START
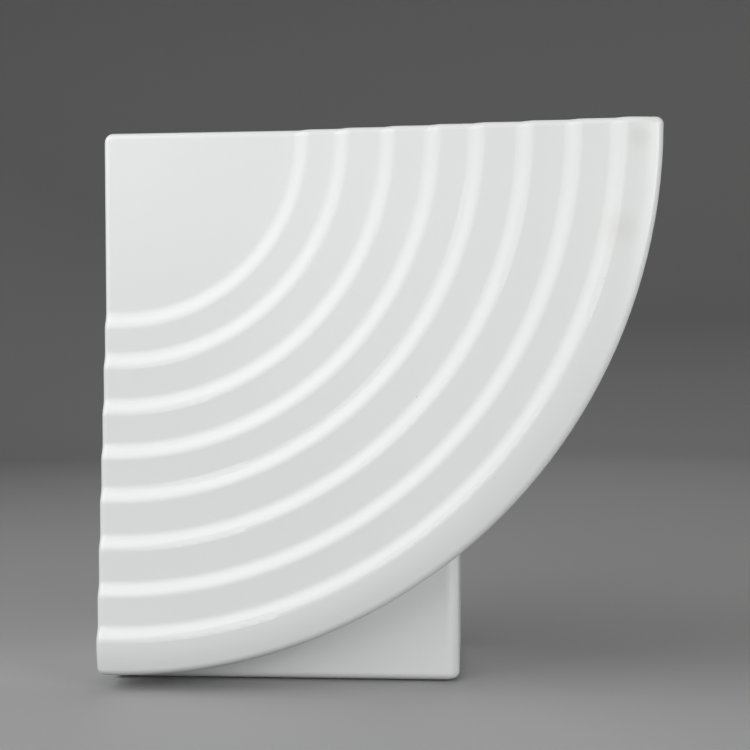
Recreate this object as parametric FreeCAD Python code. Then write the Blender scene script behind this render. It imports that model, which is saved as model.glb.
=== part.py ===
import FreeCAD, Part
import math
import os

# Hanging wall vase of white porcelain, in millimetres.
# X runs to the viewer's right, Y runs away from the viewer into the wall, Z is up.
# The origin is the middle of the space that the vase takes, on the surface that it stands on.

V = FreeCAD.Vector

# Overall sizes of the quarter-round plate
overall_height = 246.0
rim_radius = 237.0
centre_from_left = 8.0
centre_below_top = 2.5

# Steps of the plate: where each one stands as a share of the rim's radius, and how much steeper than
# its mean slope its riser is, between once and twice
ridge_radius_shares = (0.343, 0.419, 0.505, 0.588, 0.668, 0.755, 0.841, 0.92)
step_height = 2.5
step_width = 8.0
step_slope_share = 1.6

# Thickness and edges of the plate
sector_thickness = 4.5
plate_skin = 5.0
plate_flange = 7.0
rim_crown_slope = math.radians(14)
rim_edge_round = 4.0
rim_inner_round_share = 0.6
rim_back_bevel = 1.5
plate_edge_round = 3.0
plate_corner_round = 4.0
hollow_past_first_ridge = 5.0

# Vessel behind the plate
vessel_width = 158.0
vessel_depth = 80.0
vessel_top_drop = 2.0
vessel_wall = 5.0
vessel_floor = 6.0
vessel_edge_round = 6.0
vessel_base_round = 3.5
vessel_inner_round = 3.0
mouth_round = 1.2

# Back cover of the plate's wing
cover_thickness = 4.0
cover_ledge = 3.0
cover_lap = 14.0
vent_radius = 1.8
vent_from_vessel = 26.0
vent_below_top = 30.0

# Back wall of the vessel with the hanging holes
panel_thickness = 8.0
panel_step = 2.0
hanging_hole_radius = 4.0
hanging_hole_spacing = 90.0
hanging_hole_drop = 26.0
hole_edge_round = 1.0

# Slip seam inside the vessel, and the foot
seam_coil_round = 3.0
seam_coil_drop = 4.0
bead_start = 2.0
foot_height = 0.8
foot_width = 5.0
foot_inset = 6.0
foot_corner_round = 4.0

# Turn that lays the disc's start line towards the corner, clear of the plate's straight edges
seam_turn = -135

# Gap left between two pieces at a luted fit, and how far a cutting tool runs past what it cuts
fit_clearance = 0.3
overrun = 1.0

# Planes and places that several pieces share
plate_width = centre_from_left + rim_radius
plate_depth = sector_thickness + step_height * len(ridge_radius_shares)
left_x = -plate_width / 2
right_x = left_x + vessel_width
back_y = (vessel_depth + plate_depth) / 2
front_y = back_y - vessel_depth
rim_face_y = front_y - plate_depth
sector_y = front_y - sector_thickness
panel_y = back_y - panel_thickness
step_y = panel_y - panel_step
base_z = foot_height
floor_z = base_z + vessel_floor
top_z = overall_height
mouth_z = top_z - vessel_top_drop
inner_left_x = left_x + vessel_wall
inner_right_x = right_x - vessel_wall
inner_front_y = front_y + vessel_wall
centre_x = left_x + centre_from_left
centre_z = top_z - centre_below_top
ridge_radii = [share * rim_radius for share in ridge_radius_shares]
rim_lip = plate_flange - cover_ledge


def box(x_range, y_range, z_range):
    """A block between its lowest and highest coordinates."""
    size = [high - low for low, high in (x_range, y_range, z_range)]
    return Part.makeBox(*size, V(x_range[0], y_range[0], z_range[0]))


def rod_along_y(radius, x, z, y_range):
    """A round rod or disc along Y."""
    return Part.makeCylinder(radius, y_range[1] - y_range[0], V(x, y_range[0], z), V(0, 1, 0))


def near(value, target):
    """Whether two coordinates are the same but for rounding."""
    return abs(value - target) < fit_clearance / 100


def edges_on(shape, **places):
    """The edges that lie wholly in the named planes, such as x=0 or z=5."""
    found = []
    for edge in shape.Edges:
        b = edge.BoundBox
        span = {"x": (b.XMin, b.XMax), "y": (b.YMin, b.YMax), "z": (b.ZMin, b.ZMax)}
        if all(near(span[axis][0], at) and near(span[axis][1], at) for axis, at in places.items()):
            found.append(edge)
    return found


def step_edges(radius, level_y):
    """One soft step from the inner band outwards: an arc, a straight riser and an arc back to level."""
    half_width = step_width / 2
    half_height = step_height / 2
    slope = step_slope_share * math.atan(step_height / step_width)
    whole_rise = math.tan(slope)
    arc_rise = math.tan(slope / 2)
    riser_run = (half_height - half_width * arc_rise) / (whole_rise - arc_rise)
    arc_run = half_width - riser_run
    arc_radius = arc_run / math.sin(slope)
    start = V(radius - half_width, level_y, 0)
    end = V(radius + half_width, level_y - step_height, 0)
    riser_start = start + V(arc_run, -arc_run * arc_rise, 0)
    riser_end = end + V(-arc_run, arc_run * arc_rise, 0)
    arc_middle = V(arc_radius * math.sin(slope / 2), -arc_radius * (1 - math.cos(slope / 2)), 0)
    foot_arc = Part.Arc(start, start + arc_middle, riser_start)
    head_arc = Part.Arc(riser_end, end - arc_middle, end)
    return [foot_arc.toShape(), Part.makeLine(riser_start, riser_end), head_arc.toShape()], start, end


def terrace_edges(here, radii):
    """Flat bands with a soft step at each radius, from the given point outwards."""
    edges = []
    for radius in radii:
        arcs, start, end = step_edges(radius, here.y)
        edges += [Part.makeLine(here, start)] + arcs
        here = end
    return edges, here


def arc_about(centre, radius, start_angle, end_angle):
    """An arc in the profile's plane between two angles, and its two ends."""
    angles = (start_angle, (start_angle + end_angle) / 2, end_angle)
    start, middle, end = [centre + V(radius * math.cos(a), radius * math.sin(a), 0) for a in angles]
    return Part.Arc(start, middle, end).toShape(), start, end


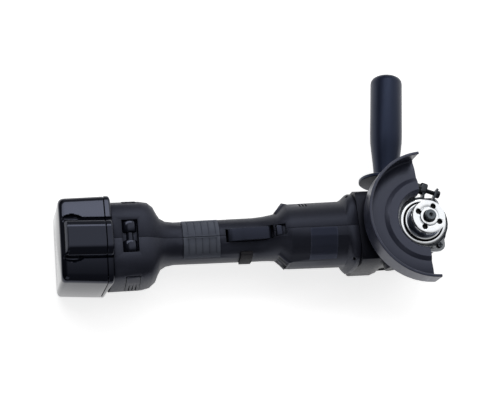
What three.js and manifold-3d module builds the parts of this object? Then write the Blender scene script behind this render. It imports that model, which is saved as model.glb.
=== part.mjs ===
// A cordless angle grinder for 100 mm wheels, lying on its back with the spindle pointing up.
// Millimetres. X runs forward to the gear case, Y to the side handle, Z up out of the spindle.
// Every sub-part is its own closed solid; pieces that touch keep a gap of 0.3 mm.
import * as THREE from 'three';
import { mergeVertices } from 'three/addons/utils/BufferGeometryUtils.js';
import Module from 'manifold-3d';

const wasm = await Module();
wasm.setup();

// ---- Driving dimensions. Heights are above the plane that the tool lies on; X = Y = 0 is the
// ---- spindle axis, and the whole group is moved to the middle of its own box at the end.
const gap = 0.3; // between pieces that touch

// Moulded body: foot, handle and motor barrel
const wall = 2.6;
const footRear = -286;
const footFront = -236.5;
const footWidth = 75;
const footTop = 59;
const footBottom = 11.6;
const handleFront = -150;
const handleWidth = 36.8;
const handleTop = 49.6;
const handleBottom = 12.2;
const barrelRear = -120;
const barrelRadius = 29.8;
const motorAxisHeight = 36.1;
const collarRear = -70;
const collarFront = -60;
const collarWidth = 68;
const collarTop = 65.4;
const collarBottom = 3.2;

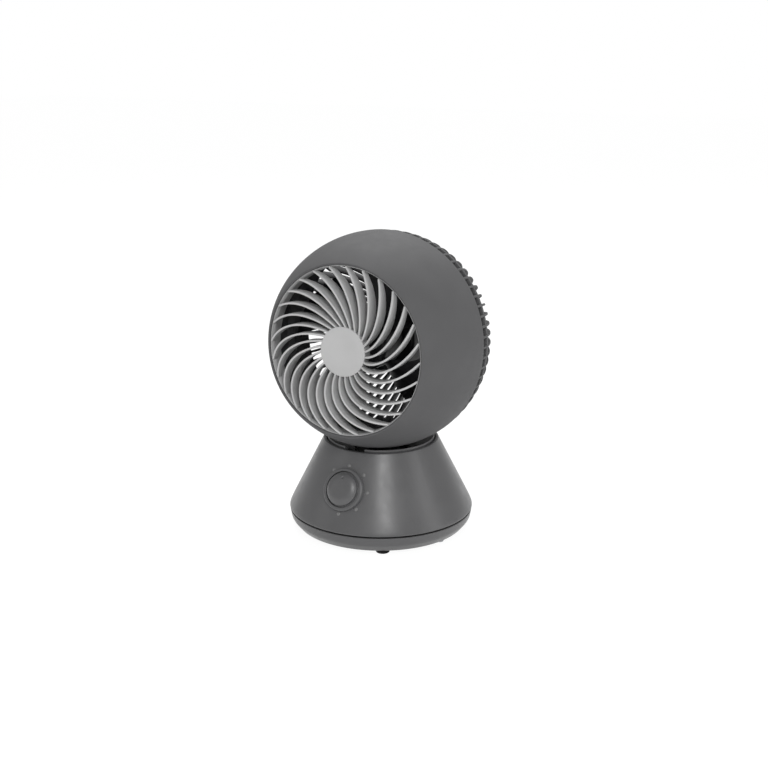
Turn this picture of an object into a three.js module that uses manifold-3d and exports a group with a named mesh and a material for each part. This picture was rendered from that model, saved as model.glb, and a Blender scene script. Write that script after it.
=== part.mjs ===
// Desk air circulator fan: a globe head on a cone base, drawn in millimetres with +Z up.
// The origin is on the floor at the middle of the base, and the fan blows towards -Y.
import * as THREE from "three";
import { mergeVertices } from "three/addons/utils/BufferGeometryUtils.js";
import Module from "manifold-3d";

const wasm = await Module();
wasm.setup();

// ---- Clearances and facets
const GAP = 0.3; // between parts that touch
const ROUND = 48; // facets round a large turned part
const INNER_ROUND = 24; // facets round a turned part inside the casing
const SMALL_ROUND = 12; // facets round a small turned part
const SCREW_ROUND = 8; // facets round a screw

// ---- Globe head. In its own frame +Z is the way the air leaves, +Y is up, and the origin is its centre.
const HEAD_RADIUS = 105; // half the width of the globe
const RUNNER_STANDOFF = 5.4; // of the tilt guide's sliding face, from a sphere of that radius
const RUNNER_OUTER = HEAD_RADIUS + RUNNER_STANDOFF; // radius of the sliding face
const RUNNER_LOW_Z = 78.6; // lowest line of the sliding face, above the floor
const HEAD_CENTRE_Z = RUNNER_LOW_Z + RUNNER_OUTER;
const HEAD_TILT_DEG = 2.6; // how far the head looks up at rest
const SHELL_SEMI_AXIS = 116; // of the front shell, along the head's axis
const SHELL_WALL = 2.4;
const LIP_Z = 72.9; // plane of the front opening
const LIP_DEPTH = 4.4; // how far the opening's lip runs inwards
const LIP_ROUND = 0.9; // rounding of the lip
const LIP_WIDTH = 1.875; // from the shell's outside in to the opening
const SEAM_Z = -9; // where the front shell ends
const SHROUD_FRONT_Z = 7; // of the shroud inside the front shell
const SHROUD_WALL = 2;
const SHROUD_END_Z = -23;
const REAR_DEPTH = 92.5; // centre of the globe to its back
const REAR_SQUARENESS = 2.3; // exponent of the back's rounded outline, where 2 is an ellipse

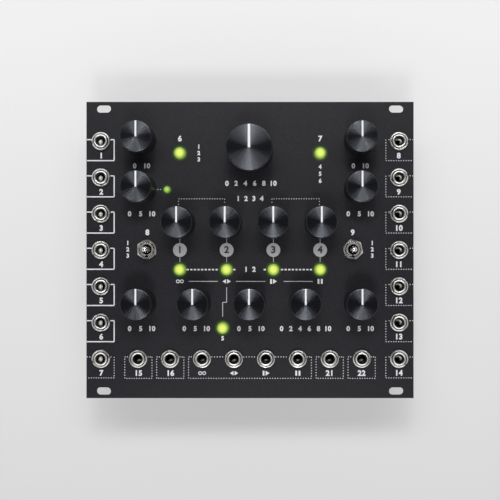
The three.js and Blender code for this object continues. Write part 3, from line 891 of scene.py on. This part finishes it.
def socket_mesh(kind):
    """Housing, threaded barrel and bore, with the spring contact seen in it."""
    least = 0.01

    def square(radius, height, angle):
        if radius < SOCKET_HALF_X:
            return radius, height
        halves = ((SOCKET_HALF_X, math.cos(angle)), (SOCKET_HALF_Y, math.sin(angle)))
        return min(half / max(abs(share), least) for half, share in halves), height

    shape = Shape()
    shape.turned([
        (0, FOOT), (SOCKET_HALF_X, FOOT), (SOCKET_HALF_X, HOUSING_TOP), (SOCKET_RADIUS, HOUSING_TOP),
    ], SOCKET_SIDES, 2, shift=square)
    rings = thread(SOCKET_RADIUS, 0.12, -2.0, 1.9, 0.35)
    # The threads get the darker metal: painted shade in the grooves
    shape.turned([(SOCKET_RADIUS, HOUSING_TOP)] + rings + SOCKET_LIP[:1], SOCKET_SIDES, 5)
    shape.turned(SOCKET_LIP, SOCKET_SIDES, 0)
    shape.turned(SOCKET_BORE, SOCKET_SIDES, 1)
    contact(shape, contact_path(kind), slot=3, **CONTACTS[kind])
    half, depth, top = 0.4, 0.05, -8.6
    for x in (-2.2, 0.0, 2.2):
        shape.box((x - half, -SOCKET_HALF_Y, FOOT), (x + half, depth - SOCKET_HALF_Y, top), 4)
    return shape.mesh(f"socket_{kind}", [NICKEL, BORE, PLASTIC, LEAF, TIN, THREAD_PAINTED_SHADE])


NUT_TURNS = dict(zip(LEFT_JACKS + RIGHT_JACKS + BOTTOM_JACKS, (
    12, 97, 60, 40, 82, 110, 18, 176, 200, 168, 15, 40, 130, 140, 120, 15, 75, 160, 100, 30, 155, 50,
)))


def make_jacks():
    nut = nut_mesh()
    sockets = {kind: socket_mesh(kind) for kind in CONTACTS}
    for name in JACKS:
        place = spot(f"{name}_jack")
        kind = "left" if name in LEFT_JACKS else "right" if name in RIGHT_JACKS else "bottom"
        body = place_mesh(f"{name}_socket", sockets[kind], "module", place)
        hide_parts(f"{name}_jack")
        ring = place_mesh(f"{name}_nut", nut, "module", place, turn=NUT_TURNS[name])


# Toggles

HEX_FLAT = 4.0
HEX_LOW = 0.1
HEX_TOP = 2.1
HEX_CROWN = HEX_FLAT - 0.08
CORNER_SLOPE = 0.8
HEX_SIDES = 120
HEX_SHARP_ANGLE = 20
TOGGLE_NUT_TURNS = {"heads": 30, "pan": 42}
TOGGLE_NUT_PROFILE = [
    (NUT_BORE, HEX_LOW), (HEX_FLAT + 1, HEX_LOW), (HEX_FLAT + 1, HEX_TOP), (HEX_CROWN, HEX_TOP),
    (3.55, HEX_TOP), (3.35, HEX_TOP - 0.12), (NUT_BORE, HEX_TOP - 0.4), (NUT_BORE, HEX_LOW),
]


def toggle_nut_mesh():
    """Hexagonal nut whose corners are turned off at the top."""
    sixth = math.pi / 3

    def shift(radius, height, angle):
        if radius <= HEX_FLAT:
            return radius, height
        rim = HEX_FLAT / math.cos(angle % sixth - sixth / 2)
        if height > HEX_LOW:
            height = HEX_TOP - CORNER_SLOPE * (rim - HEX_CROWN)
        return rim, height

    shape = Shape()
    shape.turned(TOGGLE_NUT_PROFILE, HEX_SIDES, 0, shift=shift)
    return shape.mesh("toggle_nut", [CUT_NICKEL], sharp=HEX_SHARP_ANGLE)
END
Directions for this task: Looking at the data above, show all lines where the word "behind" occurs.

Full output:
Recreate this object as parametric FreeCAD Python code. Then write the Blender scene script behind this render. It imports that model, which is saved as model.glb.
# Vessel behind the plate
What three.js and manifold-3d module builds the parts of this object? Then write the Blender scene script behind this render. It imports that model, which is saved as model.glb.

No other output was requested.